Lead researcher Carlos Camara, a physicist at the University of California, Los Angeles, reports in Nature today that his team captured x-rays of a finger on film (positioned behind it) by using a simple tape-peeling device (placed in front of it).

How is that possible? It turns out that radiation is released when tape is ripped from a surface. The reason, says Camara: electrons (negatively charged atomic particles) leap from a surface (peeling off of glass or aluminum works, too) to the adhesive side of a freshly yanked strip of tape, traveling so fast that they give off radiation, or energy, when they slam into it.

The result of this process when recorded by radiographic film is a fuzzy x-ray of the finger bone of physicist Seth Putterman, who runs the lab in which it was made.

"We have high hopes that this can be a very inexpensive alternative source of x-rays good enough to take x-ray images," Camara tells ScientificAmerican.com.

Conventional x-ray machines require expensive electrical components to create a beam of high-energy electrons that is aimed at a metal target. Camara envisions an x-ray device in which the adhesive tape could be peeled by a hand crank—and rolled back up for use again.

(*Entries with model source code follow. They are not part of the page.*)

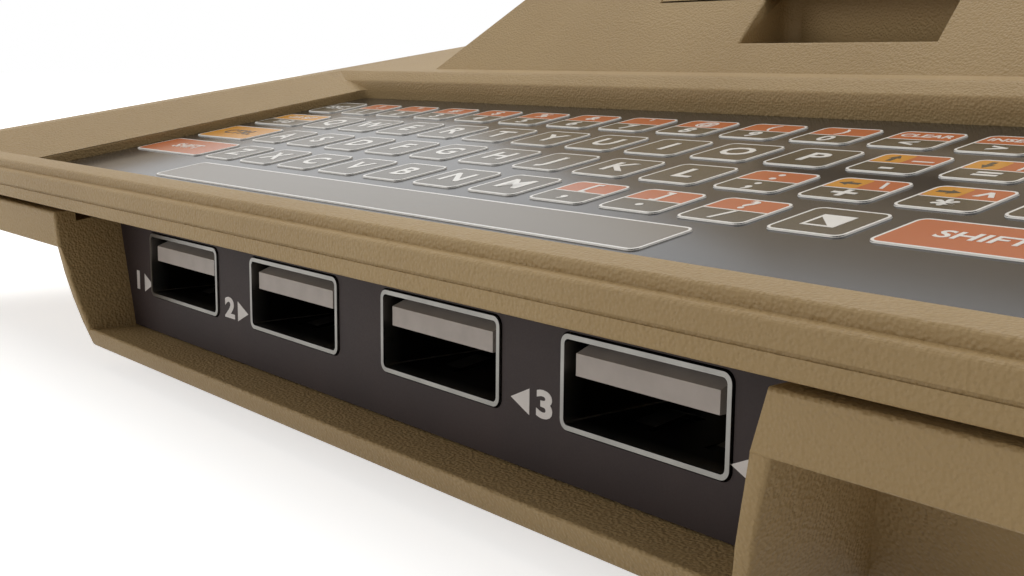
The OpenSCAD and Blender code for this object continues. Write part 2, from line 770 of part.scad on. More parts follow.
module cartridge_bay() color("#3A3430") {
  half = door_w / 2 - 1.2;
  difference() {
    union() {
      intersection() {
        block([-half - 3.4, half + 3.4], [-3.4, 47.2], [bay_floor, body_h - wall - 0.1]);
        hump(wall + 0.05);
      }
      bay_screw_places() translate([0, 0, bay_ear - 1.8]) cylinder(d = 5, h = 1.8);
      for (x = [-1, 1], y = bay_screw_y) block(x > 0 ? [half, 35] : [-35, -half], [y - 2.4, y + 0.9], [bay_ear - 1.8, bay_ear]);
    }
    block([-half, half], [-1.2, 44.8], [bay_floor + 1.6, body_h]);
    bay_screw_places() translate([0, 0, 30]) cylinder(d = 2.2, h = 12);
  }
}

// ---------- feet and fasteners ----------
module foot(x, y) color("#2A2826") {
  translate([x, y, 0]) rotate_extrude()
    polygon([[0, 0], [3.6, 0], [4.5, 0.9], [4.5, 2.35], [0, 2.35]]);
}

// Screw with its head's top at the origin, pointing down
module screw(head_d, head_h, shank_d, length) {
  difference() {
    translate([0, 0, -head_h]) cylinder(d = head_d, h = head_h);
    for (a = [0, 90]) rotate([0, 0, a]) translate([-head_d * 0.32, -0.25, -head_h * 0.5]) cube([head_d * 0.64, 0.5, head_h]);
  }
  translate([0, 0, -length]) cylinder(d = shank_d, h = length - head_h + 0.01);
}

module case_screws() color(steel_color) {
  for (x = [-1, 1], y = case_screw_y) in_rim() translate([x * case_screw_x, y, -band_bottom])
    rotate([180, 0, 0]) screw(4, screw_head, 1.66, 4.8);
}

module board_screws() color(steel_color) {
  for (p = board_feet) translate([p[0], p[1], main_top + 1]) screw(3.6, 1, 1.66, 6);
  for (p = front_feet) translate([p[0], p[1], front_board_z + board_t + 1]) screw(3.6, 1, 1.66, 4.4);
}

module keyboard_screws() color(steel_color) {
  keyboard_screw_places() translate([0, 0, -overlay_t - backing_t - 0.6]) rotate([180, 0, 0])
    screw(2.2, 0.6, 1.06, 3.4);
}

module bay_screws() color(steel_color) {
  bay_screw_places() translate([0, 0, bay_ear - 2.8]) rotate([180, 0, 0]) screw(3.6, 1, 1.66, 6);
}

upper_shell();
lower_shell();
keyboard_overlay();
keyboard_backing();
jack_label();
color(steel_color) at_jack(1) usb_shell(2.4);  // usb_shell_1
color(steel_color) at_jack(2) usb_shell(2.4);  // usb_shell_2
color(steel_color) at_jack(3) usb_shell(2.4);  // usb_shell_3
color(steel_color) at_jack(4) usb_shell(2.4);  // usb_shell_4
color(tongue_color) at_jack(1) usb_tongue();  // usb_tongue_1
color(tongue_color) at_jack(2) usb_tongue();  // usb_tongue_2
color(tongue_color) at_jack(3) usb_tongue();  // usb_tongue_3
color(tongue_color) at_jack(4) usb_tongue();  // usb_tongue_4
color("#B8923C") at_jack(1) usb_contacts(2);  // usb_contacts_1
color("#B8923C") at_jack(2) usb_contacts(2);  // usb_contacts_2
color("#B8923C") at_jack(3) usb_contacts(2);  // usb_contacts_3
color("#B8923C") at_jack(4) usb_contacts(2);  // usb_contacts_4
front_board();
main_board();
processor();
memory_chip();
heat_sink();
hdmi_shell();
hdmi_tongue();
usb_c_shell();
usb_c_tongue();
color(steel_color) at_rear_usb() usb_shell(2.2);  // rear_usb_shell
color(tongue_color) at_rear_usb() usb_tongue();  // rear_usb_tongue
color("#B8923C") at_rear_usb() usb_contacts(2);  // rear_usb_contacts
power_button();
switch_plunger();
switch_body();
status_led();
light_pipe();
ribbon_cable();
color(black_color) ribbon_socket(0, -49.5, -46, front_board_z + board_t, [-48.3, -45]);  // ribbon_socket_front
color(black_color) ribbon_socket(0, 24.4, 27.6, main_top, [23, 26.3]);  // ribbon_socket_rear
cartridge_door();
hinge_pin();
cartridge_bay();
foot(-feet_x, feet_y[0]);  // foot_front_left
foot(feet_x, feet_y[0]);  // foot_front_right
foot(-feet_x, feet_y[1]);  // foot_rear_left
foot(feet_x, feet_y[1]);  // foot_rear_right
case_screws();
board_screws();
keyboard_screws();
bay_screws();
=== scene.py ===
"""Half-size wedge home computer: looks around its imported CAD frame."""
from math import cos, radians, sin

import bpy
from mathutils import Matrix, Vector


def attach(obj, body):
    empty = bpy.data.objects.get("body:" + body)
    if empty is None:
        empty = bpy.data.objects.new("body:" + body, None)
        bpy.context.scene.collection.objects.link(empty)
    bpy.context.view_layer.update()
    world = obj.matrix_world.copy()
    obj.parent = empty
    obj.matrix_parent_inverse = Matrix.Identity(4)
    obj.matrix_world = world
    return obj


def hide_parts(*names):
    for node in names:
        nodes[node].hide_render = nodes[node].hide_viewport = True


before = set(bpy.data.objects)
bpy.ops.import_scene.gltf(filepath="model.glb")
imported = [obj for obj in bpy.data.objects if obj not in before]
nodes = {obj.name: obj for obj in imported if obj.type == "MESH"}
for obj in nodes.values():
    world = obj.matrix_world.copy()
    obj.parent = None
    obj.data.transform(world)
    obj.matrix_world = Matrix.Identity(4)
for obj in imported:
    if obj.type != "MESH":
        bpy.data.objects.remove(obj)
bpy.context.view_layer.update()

MM = 0.001

# ---------------------------------------------------------------------------------------------
# Studio: a pale sweep of floor, a white room and two soft lamps. The camera stands 4 cm in
# front of the right front corner and looks along the front towards the far left.


def linear(text):
    """The linear colour of an sRGB hex value such as #A08A62."""
    values = []
    for i in (1, 3, 5):
        c = int(text[i:i + 2], 16) / 255
        values.append(c / 12.92 if c <= 0.04045 else ((c + 0.055) / 1.055) ** 2.4)
    return (*values, 1.0)


def add_node(tree, kind, settings=None, links=None, stops=()):
    """A shader node with its attributes and sockets set.

    links maps an input to another node's output; stops are a colour ramp's places and colours.
    """
    node = tree.nodes.new(kind)
    for name, value in (settings or {}).items():
        if isinstance(name, str) and hasattr(node, name):
            setattr(node, name, value)
        else:
            node.inputs[name].default_value = value
    for name, (source, output) in (links or {}).items():
        tree.links.new(source.outputs[output], node.inputs[name])
    for i, (at, colour) in enumerate(stops):
        stop = node.color_ramp.elements[i]
        stop.position, stop.color = at, linear(colour)
    return node


def new_material(name):
    """A material with an empty node tree, and that tree."""
    material = bpy.data.materials.new(name)
    material.use_nodes = True
    material.node_tree.nodes.clear()
    return material, material.node_tree


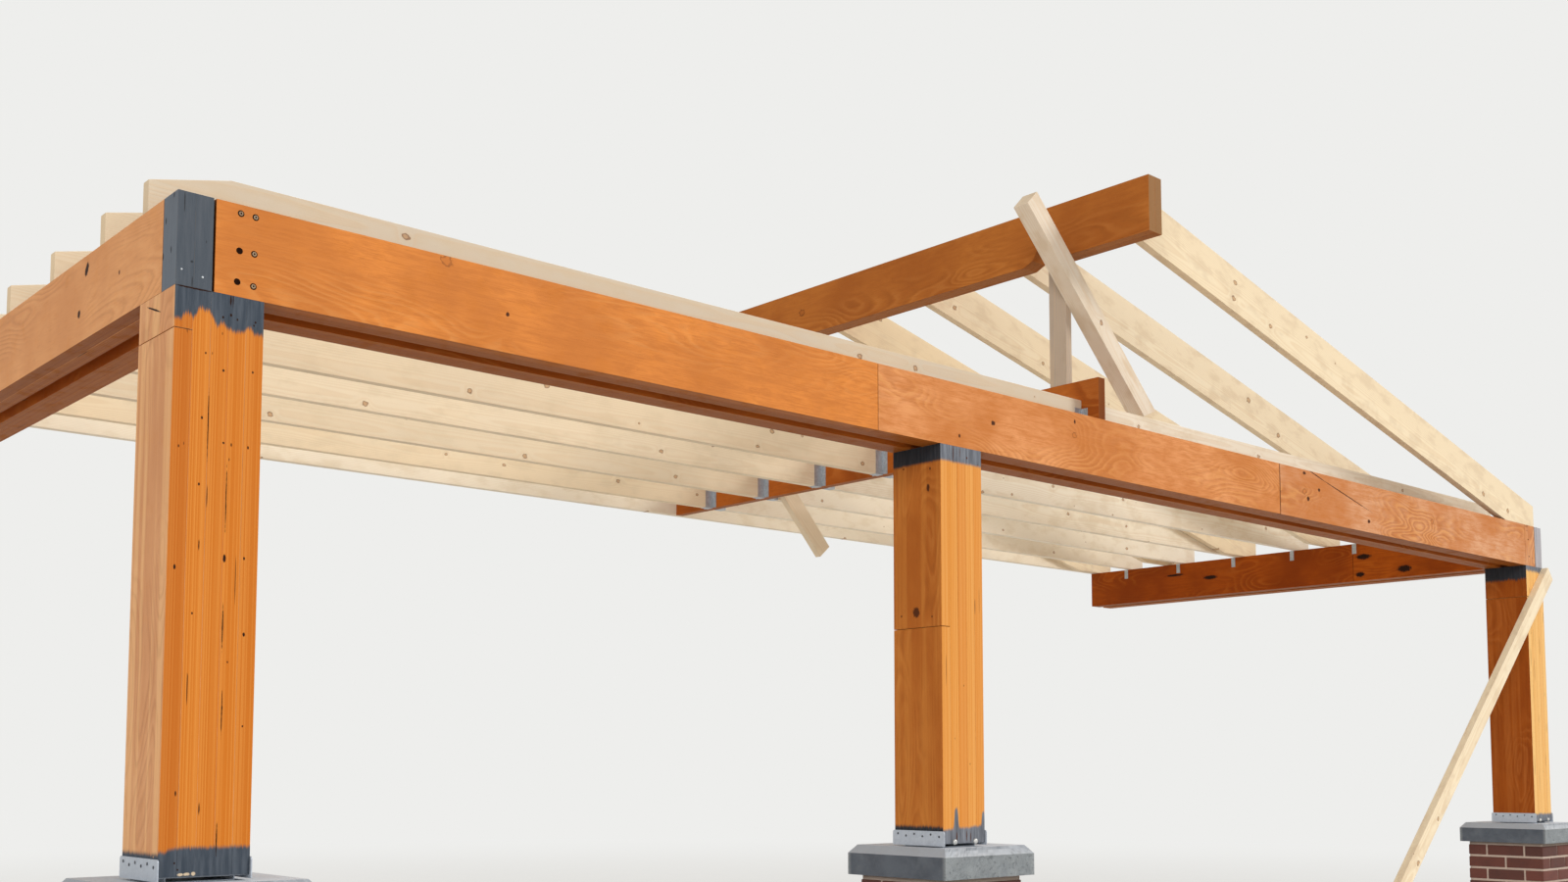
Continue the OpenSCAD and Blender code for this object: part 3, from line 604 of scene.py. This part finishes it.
class Pile:  # parts that will be one mesh, with the marks that the finishes read
    def __init__(self):
        self.points, self.faces, self.grain, self.shade, self.kind, self.smooth = [], [], [], [], [], []

    def add(self, mesh, centre, seed, shade, along=axisX, through=axisZ, smooth=False):
        mesh.normal_update()
        mesh.verts.index_update()
        dice = random.Random(seed)
        start = len(self.points)
        across = through.cross(along)
        shift = (  # where in the log the board was cut
            dice.uniform(0, 60), dice.uniform(-0.05, 0.05), dice.choice((-1, 1)) * dice.uniform(0.03, 0.11))
        for vert in mesh.verts:
            reach = vert.co - centre
            self.points.append(tuple(vert.co))
            self.grain.append([reach.dot(axis) + far for axis, far in zip((along, across, through), shift)])
            self.shade.append(shade)
        for face in mesh.faces:
            for kind, axis in (("end", along), ("wide", through), ("edge", across), ("arris", face.normal)):
                if abs(face.normal.dot(axis)) > 0.85 or kind == "arris":
                    break
            self.kind.append(faceKinds[kind])
            self.faces.append([start + corner.index for corner in face.verts])
            self.smooth.append(smooth)
        mesh.free()

    def finish(self, name, material, slotName, *stands):
        mesh = bpy.data.meshes.new(name)
        mesh.from_pydata(self.points, [], self.faces)
        flat = [part for point in self.grain for part in point]
        for mark, kind, where, field, values in (("grain", "FLOAT_VECTOR", "POINT", "vector", flat),
                                                 ("shade", "FLOAT", "POINT", "value", self.shade),
                                                 ("faceKind", "FLOAT", "FACE", "value", self.kind)):
            mesh.attributes.new(mark, kind, where).data.foreach_set(field, values)
        mesh.polygons.foreach_set("use_smooth", self.smooth)
        mesh.materials.append(material)
        mesh.update()
        piece = bpy.data.objects.new(name, mesh)
        scene.collection.objects.link(piece)
        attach(piece, "root")
        if stands:
            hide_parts(*stands)


def boxMesh(low, high):
    mesh = bmesh.new()
    bmesh.ops.create_cube(mesh, size=1.0)
    for vert in mesh.verts:
        vert.co = Vector((low[i] if vert.co[i] < 0 else high[i]) for i in range(3))
    return mesh


def eased(mesh, bevel, segments=2):  # breaks the arrises
    edges = [edge for edge in mesh.edges if len(edge.link_faces) == 2 and edge.calc_face_angle() > 0.3]
    bmesh.ops.bevel(mesh, geom=edges, offset=bevel, segments=segments, profile=0.6, affect="EDGES",
                    clamp_overlap=True)


def sliced(mesh, along, centre, length, seed):  # rings of points along a board, then a faint bow
    count = int(length / timber["step"])
    for number in range(1, count):
        at = centre + along * (length * (number / count - 0.5))
        bmesh.ops.bisect_plane(mesh, geom=mesh.verts[:] + mesh.edges[:] + mesh.faces[:], plane_co=at, plane_no=along)
    for vert in mesh.verts:
        drift = noise.noise_vector(Vector((vert.co.dot(along) * 0.9, seed * 7.3, 0.5)))
        vert.co += (drift - along * drift.dot(along)) * timber["bow"]


def bridged(mesh, rings):  # faces from ring to ring, closed at both ends
    for lower, upper in zip(rings, rings[1:]):
        for step in range(len(lower)):
            after = (step + 1) % len(lower)
            mesh.faces.new((lower[step], lower[after], upper[after], upper[step]))
    mesh.faces.new(rings[-1])
    mesh.faces.new(rings[0][::-1])


def islands(nodeName):  # the separate boards of a CAD node, with the flat faces whole again
    source = bmesh.new()
    source.from_mesh(nodes[nodeName].data)
    bmesh.ops.remove_doubles(source, verts=source.verts[:], dist=1e-5)
    bmesh.ops.dissolve_limit(source, angle_limit=0.02, verts=source.verts[:], edges=source.edges[:])
    seen, found = set(), []
    for first in source.verts:
        if first in seen:
            continue
        group, queue = [], [first]
        seen.add(first)
        while queue:
            vert = queue.pop()
            group.append(vert)
            for edge in vert.link_edges:
                other = edge.other_vert(vert)
                if other not in seen:
                    seen.add(other)
                    queue.append(other)
        fresh = bmesh.new()
        twin = {vert: fresh.verts.new(vert.co) for vert in group}
        for face in dict.fromkeys(face for vert in group for face in vert.link_faces):
            fresh.faces.new([twin[vert] for vert in face.verts])
        fresh.normal_update()
        found.append(fresh)
    source.free()
    found.sort(key=lambda mesh: tuple(round(min(vert.co[i] for vert in mesh.verts), 3) for i in (1, 0, 2)))
    return found


def forward(axis):
    return -axis if sum(axis) < 0 else axis


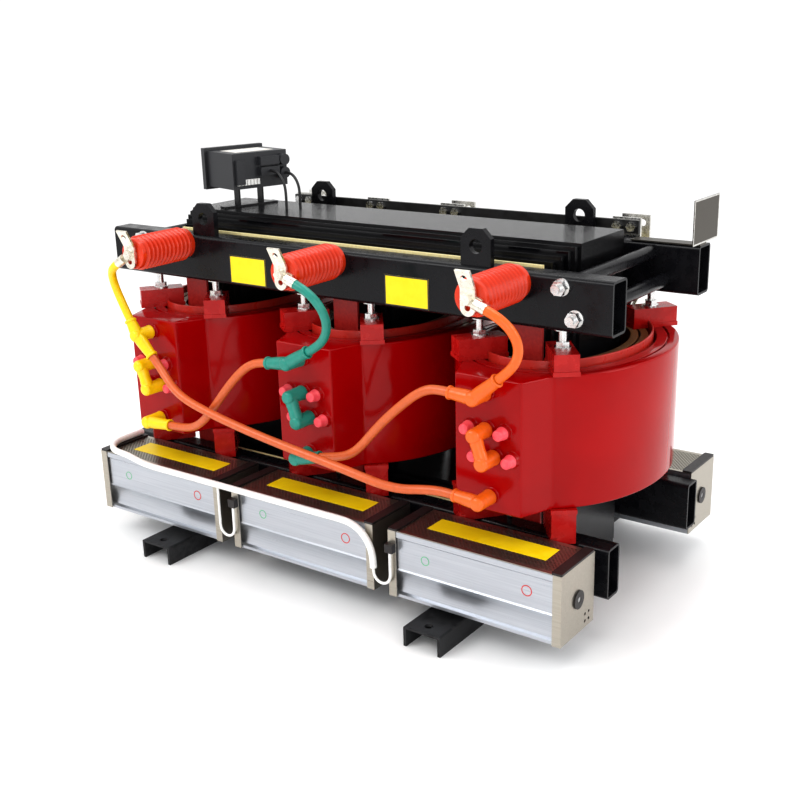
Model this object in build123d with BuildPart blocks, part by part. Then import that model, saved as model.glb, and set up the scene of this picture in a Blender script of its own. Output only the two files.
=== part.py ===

He notes that researchers reused the same roll of tape many times without any change in x-ray quality. Unfortunately, he says, whether via the traditional method or the tacky one, it still requires the same amount of radiation to create an image.

Worried about radiation from the tape dispenser on your desk? Don't. In both a conventional and the experimental x-ray machine, electrons travel unhindered by air molecules through a vacuum chamber; that allows them to produce the higher energy needed to make x-rays. Normal air, comprised of nitrogen and oxygen and other gases, slows the electrons to a pace that is so sluggish there is only enough energy left to produce a faintly visible, benign blue light.

Don't believe us? Check out the property called triboluminescence yourself by peeling tape in the dark.